Na evolução da sua obra, a nossa limitada
compreensão, tanto das
mensagens objetivas de texto, quanto dos seus truques
poéticos no
desenvolvimento delas, fê-lo conversar cada vez mais consigo
mesmo, e nessas conversas interiores, que se tornam paradoxais quando não
bem estudadas, muita novidade própria do autor colaborou com a Ciência
Poética da MPB.
Percebam, que no primeiro verso do exemplo acima, o autor trabalhou com só uma vogal tônica, o A, buscando uma Assonância.
No segundo, percebe-se uma jogada conjunta de Aliteração e Assonância em “guar da-o mar”, o mesmo ocorrendo no terceiro “No seu es to jo” com um sibilar do S.
No segundo, percebe-se uma jogada conjunta de Aliteração e Assonância em “guar da-o mar”, o mesmo ocorrendo no terceiro “No seu es to jo” com um sibilar do S.
A jogada mais fina do fragmento da composição está no uso
dos sons do X, do J e do S em Aliteração, pois além do X e do J
resultarem em sons muito parecidos, e estarem nos três versos, possuem uma identidade
na observação da Natureza:
Enquanto o X e o J lembram o som do Mar (XÁaaa, ou JÁaaa), o
Ssss lembra os efeitos do Vento na areia de uma praia, quando os grãos
tocam em alguma coisa mais volumosa do que eles, como uma Concha, por
exemplo.

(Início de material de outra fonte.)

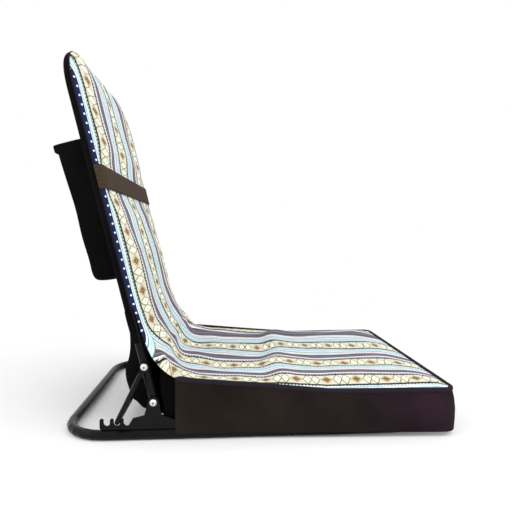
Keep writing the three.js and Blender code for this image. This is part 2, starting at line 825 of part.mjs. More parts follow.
// Cloth sleeve round the bare side of a tube, below the rear panel
function tubeSleeve() {
  const from = -seamOffset / clothRadius;
  const inner = tubeRadius + clothGap;
  const shape = new THREE.Shape();
  shape.absarc(0, 0, clothRadius, from, Math.PI - from, false);
  shape.absarc(0, 0, inner, Math.PI - from, from, true);
  const depth = coverStart - gap - sleeveStart;
  return new THREE.ExtrudeGeometry(shape, { depth, bevelEnabled: false, curveSegments: arcSegments });
}

// Strap across the front, round the tubes and over the seam cord
function elasticStrap() {
  const inner = tubeRadius + gap + backPipingRadius * 2 + gap;
  const wrap = strapTurnShares.map((share) => {
    const angle = (share * Math.PI) / 2;
    return [backHalf + inner * Math.cos(angle), -inner * Math.sin(angle)];
  });
  const line = (up) => {
    const front = backColumnShares.map((share) => {
      const x = backHalf * share;
      return [x, -Math.max(backStandoff(x, up, backCrown, clothRadius) + gap * 2, inner)];
    });
    const half = [...wrap, ...front];
    const left = half.slice(0, -1).reverse();
    const across = [...half.map(([x, y]) => [-x, y]), ...left];
    return across.map(([x, y]) => new THREE.Vector3(x, y, up));
  };
  const rows = [strapBottom, strapBottom + strapWidth / 2, strapBottom + strapWidth].map(line);
  return cloth(rows, strapThickness);
}

// How far the pocket stands off the plane of the back frame
function pocketStandoff(x, up, wall, flare) {
  const inset = insetOf(x, up - pocketBottom - wall, pocketHalfWidth - wall, pocketCorner);
  const rest = 1 - Math.min(Math.max(inset / pocketEdge, 0), 1);
  const share = (up - pocketBottom) / (pocketMouth - pocketBottom);
  const sag = pocketSag * Math.cos(share * Math.PI * 2) + pocketYawn * share * share;
  return clothRadius + gap + (pocketDepth + sag + flare - wall) * Math.sqrt(1 - rest * rest);
}

function pocketGrid(from, to, shares, wall, flare) {
  return shares.map((share) => {
    const up = Math.max(from + (to - from) * share, pocketBottom + wall);
    const width = halfWidthAt(up - pocketBottom - wall, pocketHalfWidth - wall, pocketCorner);
    return acrossPlaces(width, pocketColumnShares).map((x) => {
      return new THREE.Vector3(x, pocketStandoff(x, up, wall, flare), up);
    });
  });
}

function pocketPouch() {
  const outer = pocketGrid(pocketBottom, pocketMouth, pocketRowShares, 0, 0);
  return solidBetween(outer, pocketGrid(pocketBottom, pocketMouth, pocketRowShares, pocketWall, 0));
}

// Bound edge of the pocket, thicker than the cloth below it
function pocketHem() {
  const from = pocketMouth + gap;
  const outer = pocketGrid(from, pocketTop, hemRowShares, 0, hemFlare);
  return solidBetween(outer, pocketGrid(from, pocketTop, hemRowShares, hemThickness, hemFlare));
}

// Stay rod: a U of rod with forged flat eyes
function stayRod() {
  const corners = [
    [-legTopX, -rodStart],
    [-legFootX, -stayLength],
    [legFootX, -stayLength],
    [legTopX, -rodStart],
  ].map(([x, z]) => new THREE.Vector3(x, 0, z));
  const rod = sweep(roundSection(rodRadius, rodSides), roundRun(corners, rodBend, bendSteps));
  const eyes = sides.flatMap(([, side]) => {
    const eye = barAlongX(eyeRadius, eyeThickness, roundSides * 2).translate(side * eyeX, 0, 0);
    const tab = new THREE.BoxGeometry(eyeThickness, tabWidth, tabLength);
    return [eye, tab.translate(side * eyeX, 0, -tabLength / 2)];
  });
  // The forged end slopes from the round rod down to the flat eye
  const cutters = sides.map(([, side]) => {
    const slope = Math.atan2(legTopX + rodRadius - eyeX - eyeThickness / 2, forgeLength);
    const cutter = new THREE.BoxGeometry(rodRadius * 4, tabWidth + overrun, forgeLength * 4);
    cutter.translate(side * rodRadius * 2, 0, -forgeLength * 2).rotateY(-side * slope);
    return cutter.translate(side * (eyeX + eyeThickness / 2), 0, -rodStart);
  });
  const bore = barAlongX(shankRadius + gap, (eyeX + eyeThickness + overrun) * 2, roundSides);
  return cut(join([rod, ...eyes]), [...cutters, bore]);
}

groups.base.position.set(0, hingeBehindMiddle, 0);
groups.back.position.set(0, hingeBehindMiddle, hingeHeight);
groups.back.rotation.x = -backLean;
groups.stay.position.set(0, 0, pivotSpacing);
groups.stay.rotation.x = backLean + stayAngle;
groups.back.add(groups.stay);

place(groups.base, 'base_frame', floorLoop(), blackPaint());
place(groups.base, 'seat_crossbar_front', copedBar(loopHalf, false), blackPaint())
  .position.set(0, -loopFront + frontBarSetback, tubeRadius);
place(groups.base, 'seat_crossbar_rear', copedBar(loopHalf, false), blackPaint())
  .position.set(0, -rearBarSetback, tubeRadius);
for (const [label, side] of sides) {
  place(groups.base, `rack_plate_${label}`, rackPlate(), blackPaint()).position.x = side * loopHalf;
  const headFace = plateOuter + gap;
  place(groups.base, `pivot_rivet_${label}`, rivet(headFace - tailFace, side), zincSteel())
    .position.set(side * headFace, 0, hingeHeight);
  const washerFace = plateInner - gap - washerThickness;
  place(groups.base, `pivot_washer_${label}`, washer(side), zincSteel())
    .position.set(side * washerFace, 0, hingeHeight);
  place(groups.base, `bend_side_${label}`, bendSide(side), blackCloth());
}
place(groups.base, 'seat_foam', seatFoam(), foam());
const seatCoverGrid = seatGrid(seatPipingRadius + gap, columnShares);
place(groups.base, 'seat_top_cover', cloth(seatCoverGrid, clothThickness), stripedCloth());
place(groups.base, 'seat_boxing', seatBand(), blackCloth());
place(groups.base, 'seat_piping', seatPiping(), blackCloth());
place(groups.base, 'seat_underside', seatUnderside(), blackCloth());
place(groups.base, 'bend_pad', bendCore(), foam());
place(groups.base, 'bend_cover', bendCover(), stripedCloth());
place(groups.base, 'bend_gusset', bendGusset(), blackCloth());

place(groups.back, 'back_frame', backFrame(), blackPaint());
place(groups.back, 'back_crossbar', copedBar(backHalf, true), blackPaint()).position.z = backBarHeight;
place(groups.back, 'back_foam', backFoam(), foam());
place(groups.back, 'back_front_cover', backCloth(-1, rimDepth(), backCrown), stripedCloth());
place(groups.back, 'back_rear_panel', backCloth(1, 0, 0), blackCloth());
place(groups.back, 'back_piping', backPiping(), blackCloth());
place(groups.back, 'elastic_strap', elasticStrap(), webbing());
place(groups.back, 'pocket_pouch', pocketPouch(), blackCloth());
place(groups.back, 'pocket_hem', pocketHem(), blackCloth());
for (const [label, side] of sides) {
  const headFace = eyeX + eyeThickness / 2 + gap;
  place(groups.back, `stay_rivet_${label}`, rivet(headFace - tailFace, side), zincSteel())
    .position.set(side * headFace, 0, pivotSpacing);
  place(groups.back, `tube_sleeve_${label}`, tubeSleeve(), blackCloth())
    .position.set(side * backHalf, 0, sleeveStart);
}

place(groups.stay, 'stay_rod', stayRod(), blackPaint());

const chair = new THREE.Group();
chair.add(groups.base, groups.back);

export default chair;
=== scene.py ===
# %% [markdown]
# # A folding floor chair
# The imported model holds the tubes, plates, rivets and the plain solids of the soft parts. This
# script dresses it: it keeps the metal pieces and gives them a real finish, and it makes every
# cloth, cushion, cord and strap again as a fine mesh that lies where the plain solid lies.

import json
import math

import bpy
import numpy as np
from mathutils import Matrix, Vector


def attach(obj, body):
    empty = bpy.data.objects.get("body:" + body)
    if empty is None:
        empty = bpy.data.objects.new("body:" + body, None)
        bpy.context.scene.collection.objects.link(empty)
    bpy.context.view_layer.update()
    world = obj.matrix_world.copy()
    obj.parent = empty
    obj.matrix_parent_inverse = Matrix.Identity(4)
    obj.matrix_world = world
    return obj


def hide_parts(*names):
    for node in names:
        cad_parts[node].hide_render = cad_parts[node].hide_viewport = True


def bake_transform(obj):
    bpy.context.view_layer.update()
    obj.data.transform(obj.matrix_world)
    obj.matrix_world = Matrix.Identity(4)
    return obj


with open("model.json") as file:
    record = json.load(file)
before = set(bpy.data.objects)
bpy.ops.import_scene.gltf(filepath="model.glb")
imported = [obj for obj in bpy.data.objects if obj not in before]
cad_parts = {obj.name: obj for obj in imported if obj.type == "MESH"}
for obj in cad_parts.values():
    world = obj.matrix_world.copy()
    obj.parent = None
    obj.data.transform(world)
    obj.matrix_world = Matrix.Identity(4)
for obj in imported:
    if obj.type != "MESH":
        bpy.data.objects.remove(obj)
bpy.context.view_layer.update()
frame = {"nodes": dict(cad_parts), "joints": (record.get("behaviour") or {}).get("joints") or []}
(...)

Basta agora observarmos o texto, que desaparecerá qualquer Paradoxo ou
Metalinguagem.
É a mesma busca da Onomatopeia do tambor Búm-búm, só
que cercada por outros quadros de Inspiração, tanto social quanto
ambiental.
Constantemente lemos textos como este: “Um desenho equivale
a milhares de palavras”. Se olharmos o fragmento de A
Ostra E O Vento, uma série de contrastes surgirão, como a Enxuta Concha, do quintal de
casa, guardando no Estojo da Memória toda a umidade que um dia teve no mar,
antes de ser lançada na praia, para receber os grãos de areia
impulsionados pelo Vento e resultar no som Ssssssss.
Um desenho, pode até equivaler a milhares de Palavras Escritas, mas nunca trará os sons da natureza.